- **Problem to solve**
Reproduce the full listing that appears beneath this instruction exactly.

[start Data provided]

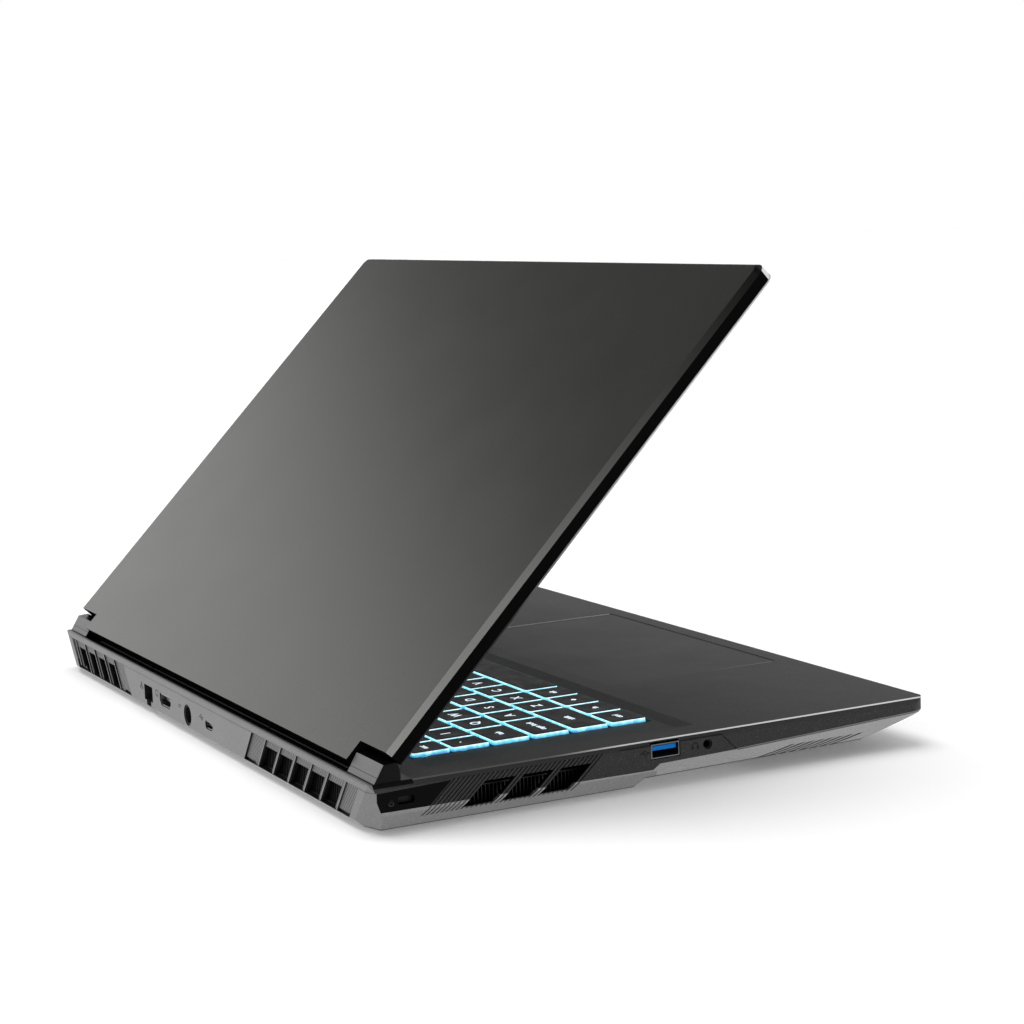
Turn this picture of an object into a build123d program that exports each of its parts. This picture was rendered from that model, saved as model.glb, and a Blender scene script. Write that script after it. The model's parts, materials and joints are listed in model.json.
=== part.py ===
from build123d import *
import math
import os

# A 17.3 inch laptop computer with a lid that stands part way open.
# Millimetres. X points to the user's right, Y to the rear edge with the hinges, Z up.
# The origin is on the table, under the middle of the base.

# ---- driving dimensions ----------------------------------------------------------
DECK_WIDTH = 398.0          # metal deck and lid, side to side
SIDE_BULGE = 2.2            # the side walls stand this far outside the deck's edge
BASE_DEPTH = 264.0          # front edge to rear face
DECK_Z = 20.5               # top of the deck above the table
FOOT_HEIGHT = 1.9           # clearance under the thick rear half of the base
WALL = 1.5                  # plastic and sheet metal walls
SIDE_WALL = 2.4             # side trims and the shell under them
CORNER_RADIUS = 8.0         # the base's two front corners, seen from above

LID_OPEN = 45.6             # rest angle of the lid, counted from closed
LID_THICKNESS = 8.0
LID_GAP = 0.7               # between the closed lid and the deck
HINGE_Y = 123.3
HINGE_Z = DECK_Z + 3.4
LID_REAR_Y = 126.6          # the lid's edges are given in the closed pose
LID_FRONT_Y = -134.0        # its lip stands a little past the base, to open it by
NOTCH_Y = 117.5             # rear edge of the lid's corners, in front of the hinge caps
NOTCH_X = 172.8             # half width of the lid's tongue between the hinge caps
TROUGH_RADIUS = 7.0         # channel in the deck that the tongue turns in

KEY_PITCH = 19.05
ROW_PITCH = 18.59
KEY_GAP = 2.4
KEY_TRAVEL = 1.4
KEY_HEIGHT = 1.95
KEY_RISE = 0.35             # the key tops stand this far above the deck
KEYS_LEFT = -163.4
KEYS_FRONT = -12.25
FUNCTION_ROW_Y = 80.1
MAIN_KEYS_RIGHT = 106.15
NUMPAD_PITCH = 14.3

# ---- worked out from them --------------------------------------------------------
HALF_DECK = DECK_WIDTH / 2
HALF_WIDTH = HALF_DECK + SIDE_BULGE
HALF_DEPTH = BASE_DEPTH / 2
DECK_UNDERSIDE = DECK_Z - WALL
SHELL_BOTTOM = FOOT_HEIGHT
FLOOR_REAR = SHELL_BOTTOM + WALL        # inside floor of the thick rear half
FRONT_BOTTOM = DECK_Z - 15.2            # underside of the thinner front half
FRONT_BEND_Y = -96.0                    # where the underside starts to rise to the front edge
FLOOR_FRONT = FRONT_BOTTOM + WALL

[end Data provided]

- **Solved exercise**
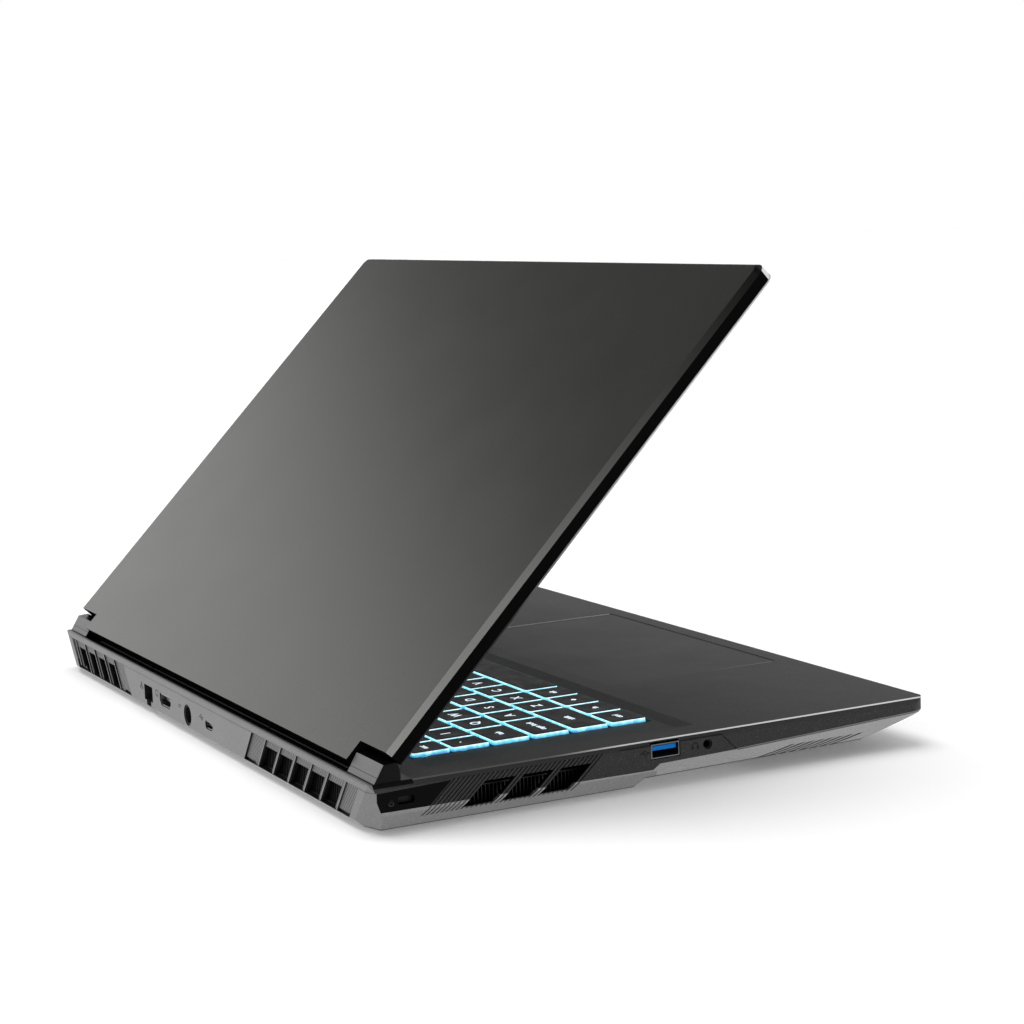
Turn this picture of an object into a build123d program that exports each of its parts. This picture was rendered from that model, saved as model.glb, and a Blender scene script. Write that script after it. The model's parts, materials and joints are listed in model.json.
=== part.py ===
from build123d import *
import math
import os

# A 17.3 inch laptop computer with a lid that stands part way open.
# Millimetres. X points to the user's right, Y to the rear edge with the hinges, Z up.
# The origin is on the table, under the middle of the base.

# ---- driving dimensions ----------------------------------------------------------
DECK_WIDTH = 398.0          # metal deck and lid, side to side
SIDE_BULGE = 2.2            # the side walls stand this far outside the deck's edge
BASE_DEPTH = 264.0          # front edge to rear face
DECK_Z = 20.5               # top of the deck above the table
FOOT_HEIGHT = 1.9           # clearance under the thick rear half of the base
WALL = 1.5                  # plastic and sheet metal walls
SIDE_WALL = 2.4             # side trims and the shell under them
CORNER_RADIUS = 8.0         # the base's two front corners, seen from above

LID_OPEN = 45.6             # rest angle of the lid, counted from closed
LID_THICKNESS = 8.0
LID_GAP = 0.7               # between the closed lid and the deck
HINGE_Y = 123.3
HINGE_Z = DECK_Z + 3.4
LID_REAR_Y = 126.6          # the lid's edges are given in the closed pose
LID_FRONT_Y = -134.0        # its lip stands a little past the base, to open it by
NOTCH_Y = 117.5             # rear edge of the lid's corners, in front of the hinge caps
NOTCH_X = 172.8             # half width of the lid's tongue between the hinge caps
TROUGH_RADIUS = 7.0         # channel in the deck that the tongue turns in

KEY_PITCH = 19.05
ROW_PITCH = 18.59
KEY_GAP = 2.4
KEY_TRAVEL = 1.4
KEY_HEIGHT = 1.95
KEY_RISE = 0.35             # the key tops stand this far above the deck
KEYS_LEFT = -163.4
KEYS_FRONT = -12.25
FUNCTION_ROW_Y = 80.1
MAIN_KEYS_RIGHT = 106.15
NUMPAD_PITCH = 14.3

# ---- worked out from them --------------------------------------------------------
HALF_DECK = DECK_WIDTH / 2
HALF_WIDTH = HALF_DECK + SIDE_BULGE
HALF_DEPTH = BASE_DEPTH / 2
DECK_UNDERSIDE = DECK_Z - WALL
SHELL_BOTTOM = FOOT_HEIGHT
FLOOR_REAR = SHELL_BOTTOM + WALL        # inside floor of the thick rear half
FRONT_BOTTOM = DECK_Z - 15.2            # underside of the thinner front half
FRONT_BEND_Y = -96.0                    # where the underside starts to rise to the front edge
FLOOR_FRONT = FRONT_BOTTOM + WALL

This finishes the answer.